National Police Chiefs’ Council lead for Modern Slavery, Chief Constable Shaun Sawyer, said: “The police service is committed to combating modern slavery which the inspectors recognised and rightly pointed out the considerable improvements to our response in recent years, however we know there is more to do.
“Modern slavery is still a largely hidden crime and can be hard to spot which is why we have worked with the College of Policing to provide all officers with up to date training and guidance on understanding the signs and how best to support victims.
“When someone reports a crime police will always, first and foremost, treat them as a victim. The police priority is to protect victims and investing hate crime, and we are extremely careful about doing anything to deter people from reporting to us.

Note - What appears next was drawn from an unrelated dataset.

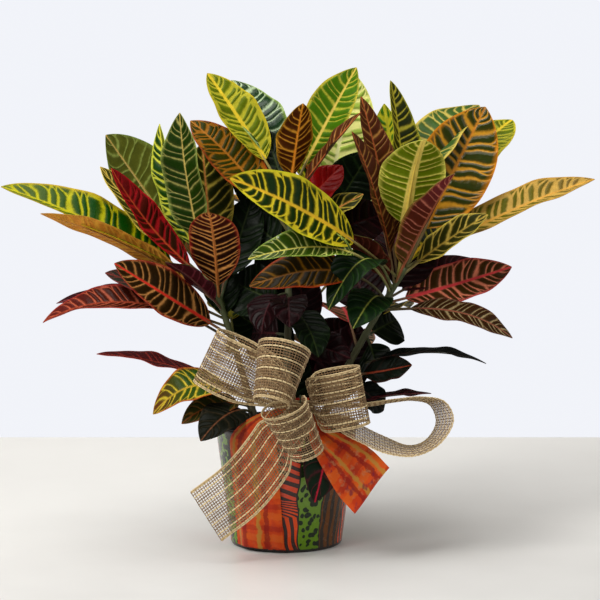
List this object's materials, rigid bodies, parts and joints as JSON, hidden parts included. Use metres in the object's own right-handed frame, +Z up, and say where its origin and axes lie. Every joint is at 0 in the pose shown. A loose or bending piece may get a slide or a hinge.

“This crime cannot be tackled by arrests alone and we are working closer than ever before with the Crown Prosecution Service, Home Office, National Crime Agency and charities to make sure our response is a joined up as possible. We will take time to carefully consider the recommendations made by the inspectors.”
In its annual National Strategic Assessment published this week, the National Crime Agency (NCA) said it is likely that at least 6,000 to 8,000 offenders are involved in the exploitation of people in the UK.
Despite under-reporting, 10,613 potential victims were identified through the NRM in 2020, similar to the previous year (10,616).
The NCA report reveals there were 90 investigations into modern slavery and human trafficking with 100 suspects arrested and 475 victims identified, and a seven per cent jump in the number of rescued trafficked victims from 657 in 2019/20 to 701 in 2020/21.